Our knowledge of the uniformity in the aggregate actions of men results from our having abundant means to examine these actions, from the most trivial to the most important. Spiritist literature is replete with anecdotes illustrating the power of “spiritual beings” to suspend the natural order of things to avert some personal calamity. “Spirits” have been known, it is soberly asseverated, to stop the water-wheel of a mill without the use of the lever; to cause persons to fall up hill when destruction would have awaited their downward course. They interfere in all the domestic relations of this world to thwart or aid our plans and accomplish their ends, however whimsical. I have heard a—so-called—“well-attested” instance of a gentleman lying in his bed in the morning and hearing “spirits” strike a match and light a fire in the stove prepared over-night! Some of our prominent spiritist lecturers wear gold charms said to have been brought to them “by spiritual agency.” The question where they got them is not pressed!
Science is based on the universality of law; and to assert that spirits “ are controlled by law does not evade the charge, for, from the very nature of the case, it must be by laws governing their world or condition of existence, not ours, and consequently beyond the grasp of our faculties here, for the evident reason that we are unable to obtain any glimpse of that condition of life, save what is occasionally reflected through “mediumship.” As long as we are unable to observe the “spirits” in their daily and hourly avocations, we can form no conception of the laws governing them, nor of the extent of their power over the physical forces of gravity, light, heat, etc.
The phenomena of individual mental action have not yet been co-ordinated under law, and many philosophers, in fact, all of the school of spiritual philosophy, in affirming the freedom of the will, deny its possibility in individual cases. If, therefore, human will, operating from the unseen, can interfere in all the relations of life, and destroy the apparent connection between cause and effect, then affirmations of law are but empty sound and utterly meaningless. The Greeks recognized the universality of law in the same sense, and when any mysterious event occurred inexplicable to them, it was ascribed to some spiritual being working in accordance with the laws of another sphere of existence.
The crowning glory of science is that it has exorcised the “spirits” out of the trees and winds, out of the rivers and mountains. Even the later forms of the same phase of thought, regarding forces as mysterious entities lying latent in matter, have had to succumb to the power of physical investigation.
A recent writer has aptly remarked, “This broad domain has been conquered little by little; for the spirits have always been very loath to go. They cling longest in the obscurest parts of existence, where it is difficult for the exorcising process to penetrate. They still persist in retaining a certain control of the mental operations; though with most of scientists the mind is placed, with all things else, under the dominion of force and law.”
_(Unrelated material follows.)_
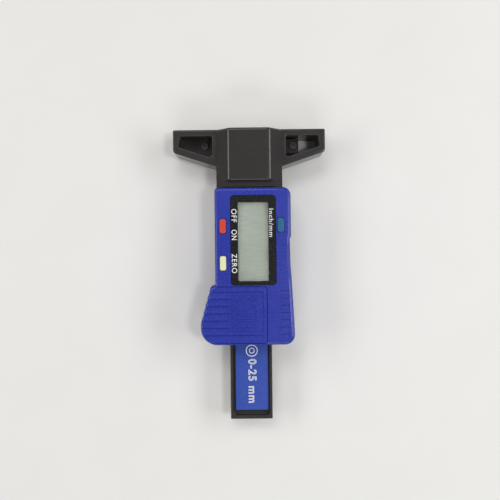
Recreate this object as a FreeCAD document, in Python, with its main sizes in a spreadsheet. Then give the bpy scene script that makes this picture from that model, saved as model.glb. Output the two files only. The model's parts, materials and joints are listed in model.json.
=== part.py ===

Is it asserted that a knowledge of mind is not included in a knowledge of nature? If so, it is an unproven assumption, and the cause of the barrenness of much metaphysical speculation. The metaphysician, with his deductions from pure reason, and the theologian, with his Thus saith the ----------- anything but proven facts, have been tried and found incompetent to decide the phenomena of mind, and upon scientists has the task descended. But modern science, we are sometimes warned, is materialistic! Names or epithets have lost their power, happily, in deterring us from investigation. We are first to ask, not where or to what does a principle lead, but, Is it true? Is it based on facts?